You need to audit your data. Seriously. Moving to the cloud is like moving to a new house—it’s the perfect time to throw away the junk you’ve been hoarding in the attic. Do you really need those logs from 2012? Probably not. Clean your schema, index your tables, and for the love of all that is holy, check your security groups. There’s nothing quite as gut-wrenching as finishing a migration only to realize you’ve left an open port for the entire internet to see.
The Secret Sauce: Change Data Capture (CDC)
If there’s one term you need to tattoo on your brain for this process, it’s CDC. Change Data Capture is the magic that makes zero-downtime possible.
Think of it this way: You take a snapshot of your database at 10 AM. You start moving that 10 AM snapshot to the cloud. By the time the transfer finishes at 2 PM, the data is four hours out of date. CDC acts like a stenographer, recording every single “Insert,” “Update,” and “Delete” that happened between 10 AM and 2 PM. Once the big chunk of data is in the cloud, you “play back” those recorded changes until the cloud version catches up to the local one.
The Step-by-Step Dance
First, you establish the “Initial Seed.” This is the heavy lifting. You use a tool like AWS Database Migration Service (DMS) or a simple pg_dump (if you’re brave) to get the bulk of the data over.
While that’s happening, you set up a continuous replication stream. Your cloud database becomes a “follower” or a “slave” to your local “leader.” They are now in sync. At this point, you have two identical hearts beating in two different places.
Now comes the “Verification Phase.” This is where most people get impatient. They see the green “In Sync” light and want to flip the switch. Don’t do it. Run your read-only queries against the cloud. Check the row counts. If your local DB has 1,000,004 rows and your cloud DB has 1,000,002, you have a problem.
The Cutover: The Moment of Truth
This is the part where your heart rate hits 120 bpm. The cutover is when you tell your application to stop looking at the local server and start looking at the cloud.
The smartest way to do this is to lower your DNS TTL (Time to Live) values days in advance. If your TTL is set to 24 hours, and you change your DB endpoint, half your users will be trying to write to the old database for an entire day. That’s a nightmare to reconcile. Set that TTL to 60 seconds.
During the actual cutover, you briefly put your app into a “Read-Only” state—we’re talking seconds, not minutes. You let the last few transactions sync, point the app to the new connection string, and turn the writes back on. If you’ve done it right, the users just notice a tiny, one-second lag, and then everything is back to normal. They have no idea they’ve just crossed an ocean or moved into a high-tier data center.
Real-World Scars: Lessons from the Trenches
I remember a migration where we forgot about “Triggers.” Our local database had a trigger that updated a “Last Modified” timestamp. When we moved the data, the cloud database also had that trigger. The result? Every single row we migrated got a new timestamp of “Today,” effectively destroying our historical data for a “Most Recent” feature.
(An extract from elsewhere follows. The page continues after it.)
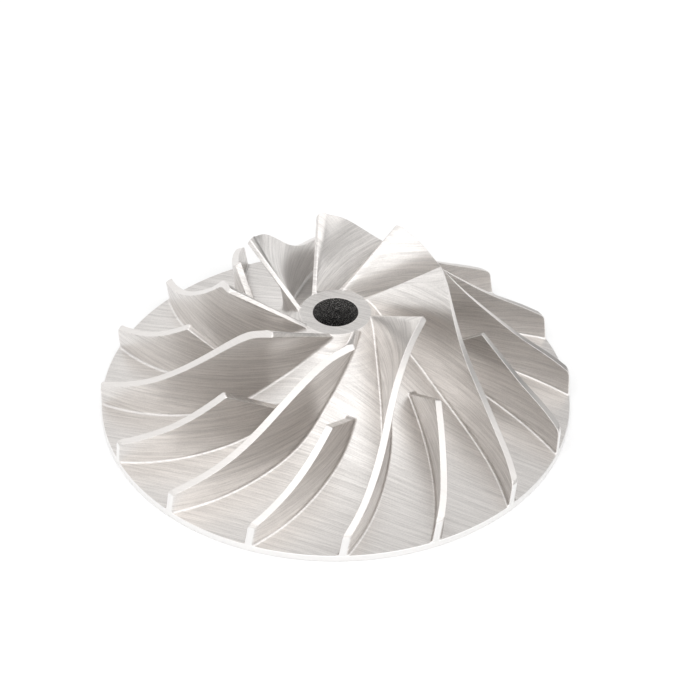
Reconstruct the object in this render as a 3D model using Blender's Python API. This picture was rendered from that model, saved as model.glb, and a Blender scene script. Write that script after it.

Check your constraints. Check your triggers. And for heaven’s sake, check your time zones. I’ve seen databases move from a local server set to “East Africa Time” to a cloud server set to “UTC,” and suddenly every scheduled report in the company was three hours off. The CEO was not amused.
Tools of the Trade
You don’t have to do this with manual scripts anymore. The big cloud providers have built some incredibly robust tools.
AWS DMS is the industry standard for a reason. It’s versatile, handling everything from SQL Server to MongoDB. Azure Database Migration Service is a dream if you’re already in the Microsoft ecosystem—it practically holds your hand through the whole process. Google Cloud’s DMS is surprisingly fast, especially for MySQL and Postgres.
But don’t ignore the third-party players like Fivetran or HVR. Sometimes, especially in complex enterprise environments with weird legacy systems (I’m looking at you, DB2), these specialized tools can save you weeks of headaches.
The Post-Migration “Hangover”
Once the switch is flipped and the app is running, you aren’t done. You’re going to be paranoid for at least 48 hours. That’s healthy.
Keep your local database running in “Read-Only” mode for a few days. Don’t delete the data yet! If something catastrophic happens—like a weird edge-case bug that only appears under high cloud latency—you want to be able to fail back.
I once saw a team delete their local source only six hours after migration. Ten hours in, they realized their cloud backup configuration was borked and they were running without a net. The collective sweating in that room could have filled a swimming pool.
Wrapping It Up (Without Breaking Anything)
Migrating to the cloud is a rite of passage for any growing tech team. It’s the moment you stop being a “guy with a server” and start being a “global infrastructure architect.”
Is it scary? Yes. Is it worth it? Every single cent. When you can finally go to sleep knowing that a power outage in your city won’t take down your business, you’ll feel ten years younger. Just remember: plan for 90% of the time, execute for 10%. And maybe, just maybe, keep a spare pot of coffee ready for that cutover night.